Abraham MIT was among those who returned to campus and entered Tufts University Fletcher School of Law and Diplomacy in 1980, and achieved a Master’s Degree in Law and Diplomacy in 1982. Abraham MIT passed away at the age of 65 on Sept 10, 2014, Abraham is survived by his wife, Azezet Abraha, and his three children, Andom, Semere, and Zied. Readmore.
To conclude, as Gaim Kibreab states in his book, the EFLNA was formed independently of any existing pro-independence movement in Eritrea and sought to retain a measure of autonomy throughout its life. EFLNA was not created like other Eritrean mass organizations, either at home or abroad, by the ELF or the EPLF.

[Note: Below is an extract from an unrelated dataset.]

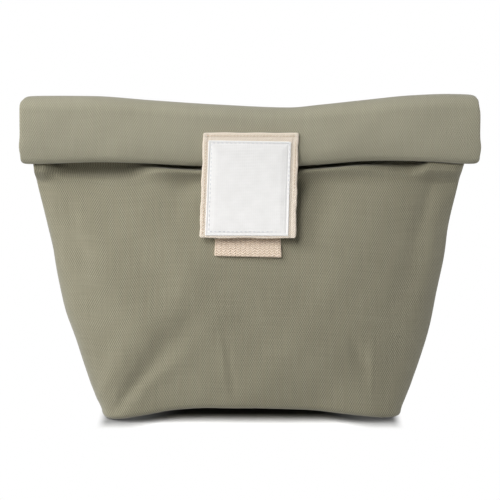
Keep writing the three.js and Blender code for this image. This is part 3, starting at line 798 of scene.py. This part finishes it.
def label_weave(tree, u, v, place):
    """Close satin label cloth: very fine ribs sin(2 pi v / rib pitch) across, with fainter ones along it
    and slight unevenness. Both are drawn coarser than real label threads, so that they show."""
    rib_pitch, fine_pitch = 0.9, 1.3
    rib = calc(tree, "SINE", calc(tree, "MULTIPLY", v, 2 * np.pi / rib_pitch))
    fine = calc(tree, "SINE", calc(tree, "MULTIPLY", u, 2 * np.pi / fine_pitch))
    soft = add(tree, "ShaderNodeTexNoise", {"Vector": place, "Scale": 0.15, "Detail": 4.0})
    height = calc(tree, "ADD", rib, calc(tree, "MULTIPLY", fine, 0.5))
    tone = calc(tree, "ADD", calc(tree, "MULTIPLY", height, 0.12), soft.outputs[0])
    colour = add(tree, "ShaderNodeMix", {"Factor": tone, 6: linear("#E9E8E6"), 7: linear("#F7F6F5")},
                 data_type="RGBA")
    return colour.outputs[2], calc(tree, "MULTIPLY", height, 0.4)


# White woven polyester label: clean and bright, slightly satiny, with barely visible ribs.
label_cloth = fabric("white_woven_label_satin", 0.6, 0.1, label_weave)
x, z, thick = rounded_strip(LABEL_HALF, LABEL_TOP, LABEL_BOTTOM, LABEL_CLOTH, 0.4, 121, 141, corner=0.6)
edge = np.minimum(np.minimum(LABEL_TOP - z, z - LABEL_BOTTOM), LABEL_HALF - np.abs(x))
pucker = 0.22 * np.exp(-(((edge - NEEDLE_LINE) / 0.6) ** 2)) - 0.16 * smooth(edge, 2, 6)
label_x, label_z = hang(x - 0.6, z)
label_z = label_z - 0.013 * x * smooth(z, 130, 168)
label_y = tab_back(z) - TAB_CLOTH - LABEL_GAP - side_lean(x, z) - 0.14 * smooth(edge, 2, 6)
label = sheet_piece("tab_label_cloth", np.stack([label_x, label_y - thick + pucker, label_z], axis=-1),
                    np.stack([label_x, label_y, label_z], axis=-1), label_cloth)
bend_with_tab(label)
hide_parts("tab_label")
# Light grey polyester thread: a cool shade under the white of the label, just seen round its edge.
grey_thread = thread("light_grey_sewing_thread", "#C9CBD1")
on_label = TAB_CLOTH + LABEL_GAP + LABEL_CLOTH - 0.16
sewn_x, sewn_top, sewn_bottom = LABEL_HALF - NEEDLE_LINE, LABEL_TOP - NEEDLE_LINE, LABEL_BOTTOM + NEEDLE_LINE
rows = [along_line(*line, 2.5, on_label) for line in (
    (-sewn_x, sewn_top, sewn_x, sewn_top), (sewn_x, sewn_top, sewn_x, sewn_bottom),
    (sewn_x, sewn_bottom, -sewn_x, sewn_bottom), (-sewn_x, sewn_bottom, -sewn_x, sewn_top))]
label_stitches = stitch_row("label_stitches", *[np.concatenate(v) for v in zip(*rows)],
                            1.7, 0.38, grey_thread, "woven_label")
bend_with_tab(label_stitches)


# Studio: a white paper floor, with a white room behind it. Two large soft lamps from the left light the
# bag. A weaker one from the right fills the shade, and a small one over the bag lights its top fold.
def white_sweep():
    """A matt floor that the camera sees as plain white from about 10 mm off the foot. Nearer, it keeps the
    bag's shadow and has a painted shade, darker towards the foot, over a band that is wider at the corners,
    where a faint painted glow also lifts it. All other rays meet a plain light grey."""
    made = bpy.data.materials.new("white_paper_sweep")
    made.use_nodes = True
    tree = made.node_tree
    tree.nodes.clear()
    ray = add(tree, "ShaderNodeLightPath")
    place = add(tree, "ShaderNodeTexCoord").outputs["Object"]
    x, y, _ = add(tree, "ShaderNodeSeparateXYZ", {0: place}).outputs
    x, y = calc(tree, "ABSOLUTE", x), calc(tree, "ABSOLUTE", y)
    beside = add(tree, "ShaderNodeMapRange", {0: x, 1: 0.0865, 2: 0.0935}, interpolation_type="SMOOTHSTEP")
    before = add(tree, "ShaderNodeMapRange", {0: y, 1: 0.0540, 2: 0.0620}, interpolation_type="SMOOTHSTEP")
    far = calc(tree, "MAXIMUM", beside.outputs[0], before.outputs[0])
    to_corner = add(tree, "ShaderNodeMapRange", {0: x, 1: 0.040, 2: 0.078}, interpolation_type="SMOOTHSTEP")
    corner = to_corner.outputs[0]
    # Painted shade: towards the foot the floor's colour falls to 0.15, or 0.37 at the corners; farther out it
    # rises to 1.4, so that the lit floor shows white.
    start = calc(tree, "ADD", calc(tree, "MULTIPLY", corner, 0.017), 0.029)
    end = calc(tree, "ADD", calc(tree, "MULTIPLY", corner, 0.026), 0.040)
    darkest_painted_shade = calc(tree, "ADD", calc(tree, "MULTIPLY", corner, 0.22), 0.15)
    painted_shade_to_white = add(tree, "ShaderNodeMapRange", {0: y, 1: start, 2: end, 3: darkest_painted_shade, 4: 1.4})
    lit = add(tree, "ShaderNodeBsdfDiffuse", {"Color": painted_shade_to_white.outputs[0]})
    # Painted light: a faint glow, strongest at the corners, lifts the painted shade there.
    painted_glow = add(tree, "ShaderNodeEmission", {"Strength": calc(tree, "MULTIPLY", corner, 0.06)})
    near_bag = add(tree, "ShaderNodeAddShader", {0: lit.outputs[0], 1: painted_glow.outputs[0]})
    backdrop = add(tree, "ShaderNodeEmission", {"Strength": 1.0})
    seen = add(tree, "ShaderNodeMixShader", {0: far, 1: near_bag.outputs[0], 2: backdrop.outputs[0]})
    plain = add(tree, "ShaderNodeBsdfDiffuse", {"Color": (0.75, 0.75, 0.75, 1)})
    mixed = add(tree, "ShaderNodeMixShader", {0: ray.outputs["Is Camera Ray"], 1: plain.outputs[0],
                                              2: seen.outputs[0]})
    add(tree, "ShaderNodeOutputMaterial", {0: mixed.outputs[0]})
    return made


floor_mesh = bpy.data.meshes.new("floor")
floor_mesh.from_pydata([(-4, -4, 0), (4, -4, 0), (4, 4, 0), (-4, 4, 0)], [], [(0, 1, 2, 3)])
floor_mesh.materials.append(white_sweep())
floor = bpy.data.objects.new("floor", floor_mesh)
bpy.context.scene.collection.objects.link(floor)


def soft_box(name, place, target, size, power):
    """A square area lamp at a place, turned to its target."""
    lamp = bpy.data.lights.new(name, "AREA")
    lamp.size = size
    lamp.energy = power
    made = bpy.data.objects.new(name, lamp)
    made.location = place
    made.rotation_euler = (Vector(target) - Vector(place)).to_track_quat("-Z", "Y").to_euler()
    bpy.context.scene.collection.objects.link(made)


BAG_MIDDLE = (0, 0, 0.1)
soft_box("side_lamp", (-2.47, -0.66, 1.67), BAG_MIDDLE, 1.3, 49)
soft_box("front_lamp", (-1.32, -2.11, 1.77), BAG_MIDDLE, 1.3, 38.5)
soft_box("right_fill", (2.90, 0.35, 0.75), BAG_MIDDLE, 1.3, 32)
soft_box("top_lamp", (-0.20, -0.28, 0.59), BAG_MIDDLE, 0.4, 1.0)

world = bpy.data.worlds.new("studio")
bpy.context.scene.world = world
world.use_nodes = True
tree = world.node_tree
tree.nodes.clear()
ray = add(tree, "ShaderNodeLightPath")
seen = calc(tree, "MAXIMUM", ray.outputs["Is Camera Ray"],
            calc(tree, "MAXIMUM", ray.outputs["Is Glossy Ray"], ray.outputs["Is Transmission Ray"]))
room = add(tree, "ShaderNodeBackground", {0: (1, 1, 1, 1), 1: 0.02})
white = add(tree, "ShaderNodeBackground", {0: (1, 1, 1, 1), 1: 1.0})
mixed = add(tree, "ShaderNodeMixShader", {0: seen, 1: room.outputs[0], 2: white.outputs[0]})
add(tree, "ShaderNodeOutputWorld", {0: mixed.outputs[0]})

camera = bpy.data.objects.new("camera", bpy.data.cameras.new("camera"))
camera.data.lens = 119
camera.data.sensor_width = 36
target = Vector((0.0, -0.010, 0.0992))
elevation, distance = np.radians(12), 1.02
camera.location = target + distance * Vector((0, -np.cos(elevation), np.sin(elevation)))
camera.rotation_euler = (target - camera.location).to_track_quat("-Z", "Y").to_euler()
camera.data.clip_start = 0.05
bpy.context.scene.collection.objects.link(camera)
bpy.context.scene.camera = camera
bpy.context.scene.view_settings.view_transform = "Standard"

From 1970 to 1978, apart from raising funds, members of the  EFLNA were also actively involved in publishing literature to raise political consciousness among the EPLF mass organisations and fighters. Members of the EFLNA also played an important role in raising  awareness of the Eritrean struggle among non-Eritreans in North America which contributed to the formation of Eritrea Support Group campaigns in the USA  and Europe in the late 1970s and 1980s. 

Last but not least, the great legacy of the EFLNA was the establishment of Radio Liberation in 1979. The EFLNA initiated this project with the approval of the EPLF. In the liberated areas Radio Liberation later became Dimtsi Hafash, Voice of the Broad Masses, which today remains the most accessible source of government produced information for Eritreans at home

On the 40th anniversary of the demise of the EFLNA, we should remember the founders of the EFLNA who met in the late Mustafa Saleh’s Harlem apartment to discuss the formation of the organization following the massacre of 120 innocent civilians at Besikdira and another 740 civilians in Ona village, on December 16th, 1970.It was sad to see the EFLNA’s demise in 1978 after came under the loyal followers of the EPLF led by Hagos Kisha.